For starters, I have no idea who Kerry will pick. And I haven’t even given a lot of thought to who he should pick, though I do agree with John Judis, who wrote in a guest-post here a week before last, that personal chemistry shouldn’t be the criterion Kerry uses.

All that aside, here’s a thought …

Smart money seems to be on John Edwards or Dick Gephardt getting the nod.

But if you look back over recent American history you have to go back to Ronald Reagan’s choice of George Bush in 1980 to find an instance in which a favorite or even prominent contender got picked.
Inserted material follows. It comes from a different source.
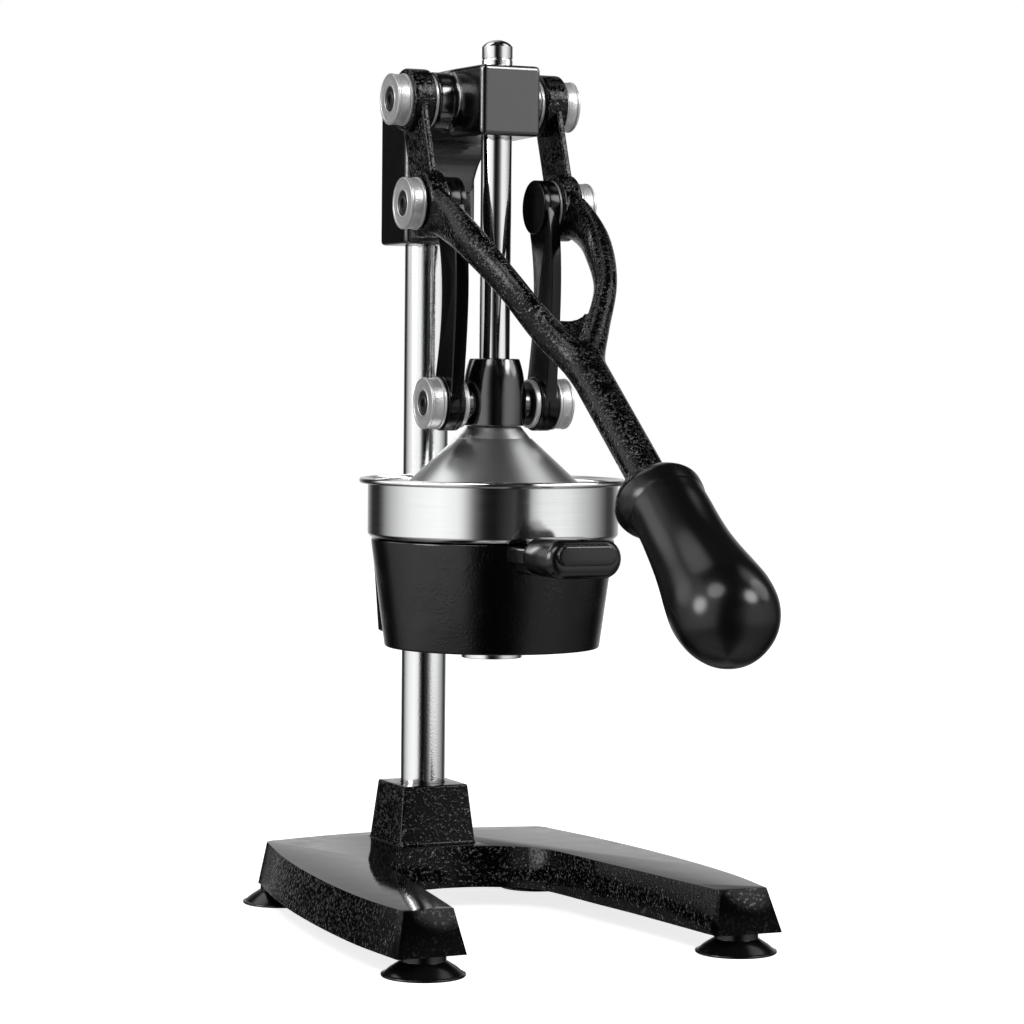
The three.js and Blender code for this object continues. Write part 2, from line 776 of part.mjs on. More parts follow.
sides.forEach(([hand, side]) => {
  const low = Math.min(side * linkInner, side * linkOuter);
  const high = low + linkThickness;
  const hub = (pivot) => turnedAcross([
    [0, linkInner], [linkHubRadius - linkEdge / 2, linkInner], [linkHubRadius, linkInner + linkEdge / 2],
    [linkHubRadius, linkOuter - linkEdge / 2], [linkHubRadius - linkEdge / 2, linkOuter], [0, linkOuter],
  ], side, pivot);
  const bar = plateAcross(
    bowedBar(middlePivot, lowerPivot, linkBow, linkHalfWidth, linkRootHalfWidth),
    low,
    high,
    linkEdge,
  );
  piece(`link_${hand}`, cut(
    join(bar, hub(middlePivot), hub(lowerPivot)),
    acrossHole(pinRadius + clearance, linkInner + linkEdge - clearance, linkOuter + overrun, side, middlePivot),
    acrossHole(pinRadius + clearance, linkInner - overrun, linkOuter + overrun, side, lowerPivot),
  ), castSmooth);
});

// Lever casting: two hubs a side, upper arms, the fork that closes in front and the shaft

const planeNormal = new THREE.Vector3(0, -Math.sin(shaftSlope), Math.cos(shaftSlope));
const shaftWay = new THREE.Vector3(0, -Math.cos(shaftSlope), -Math.sin(shaftSlope));
const armSpread = middleHubInner + middleHubWidth / 2;
const shaftOrigin = new THREE.Vector3(0, -middlePivot.forward - forkReach, middlePivot.height - forkDrop);
const armStations = armStationShares.map((share) => ({
  side: THREE.MathUtils.lerp(forkCloseHalfSpan, armSpread, share.spread),
  forward: middlePivot.forward + forkReach * share.reach,
  height: middlePivot.height - forkDrop * share.drop,
  halfWidth: armHalfWidth * share.width,
  halfDepth: armHalfDepth * share.depth,
}));

function sweptArm(side) {
  const centre = new THREE.CatmullRomCurve3(armStations.map((station) => (
    new THREE.Vector3(side * station.side, -station.forward, station.height)
  )), false, 'centripetal');
  const rings = [];
  for (let k = 0; k <= armSteps; k += 1) {
    const share = k / armSteps;
    const at = share * (armStations.length - 1);
    const before = armStations[Math.min(Math.floor(at), armStations.length - 2)];
    const after = armStations[armStations.indexOf(before) + 1];
    const blend = at - armStations.indexOf(before);
    const halfWidth = THREE.MathUtils.lerp(before.halfWidth, after.halfWidth, blend);
    const halfDepth = THREE.MathUtils.lerp(before.halfDepth, after.halfDepth, blend);
    const middle = centre.getPoint(share);
    const tangent = centre.getTangent(share);
    const across = new THREE.Vector3().crossVectors(tangent, planeNormal).normalize();
    const up = new THREE.Vector3().crossVectors(across, tangent);
    const ring = [];
    for (let n = 0; n < sweepSides; n += 1) {
      const angle = (n / sweepSides) * 2 * Math.PI;
      ring.push(middle.clone()
        .addScaledVector(across, halfWidth * Math.cos(angle))
        .addScaledVector(up, halfDepth * Math.sin(angle)));
    }
    rings.push(ring);
  }
  return loft(rings);
}

// Turns a revolve about Z so that its height runs along the shaft
function alongShaft(geometry) {
  const turn = new THREE.Quaternion().setFromUnitVectors(new THREE.Vector3(0, 0, 1), shaftWay);
  return geometry.applyQuaternion(turn).translate(shaftOrigin.x, shaftOrigin.y, shaftOrigin.z);
}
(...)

In fact, with the possible exception of Lloyd Bentsen in 1988, I think you might even argue that not since Reagan’s choice of Bush has a presidential candidate chosen a vice-presidential candidate who anyone had even considered a serious contender for the VP slot.
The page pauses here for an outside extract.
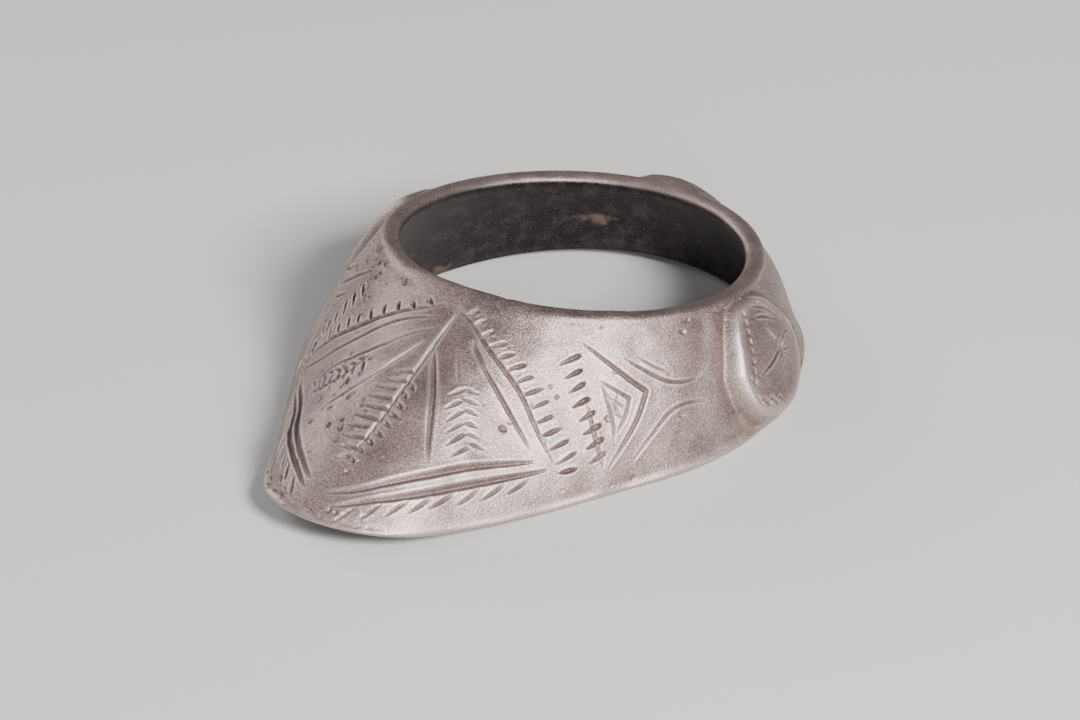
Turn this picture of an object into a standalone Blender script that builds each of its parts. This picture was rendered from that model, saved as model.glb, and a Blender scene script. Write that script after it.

Think about: Joe Lieberman? Dick Cheney? Jack Kemp? Dan Quayle? Geraldine Ferraro? Each totally out of left-field. Or, as the case may be, right-field.

Bill Clinton’s choice of Al Gore, admittedly, falls a bit outside my model. But not by much. (In retrospect, it seems a logical choice. But at the time it went against all the logic of regional or ideological balancing.)

Point being, that since 1980 the norm for vice-presidential picks seems to be that pundits bandy about half a dozen names of serious contenders. And then the pick ends up being someone who was either never even considered or someone who was thought the longest of long-shots.

Now, like everyone else did in 1984, 1988, 1992, 1996 and 2000, I certainly figure that it’ll be one of the logical choices — Edwards or Gephardt most likely. But if it is one of those two, it’ll be a break from the trend of the last quarter century.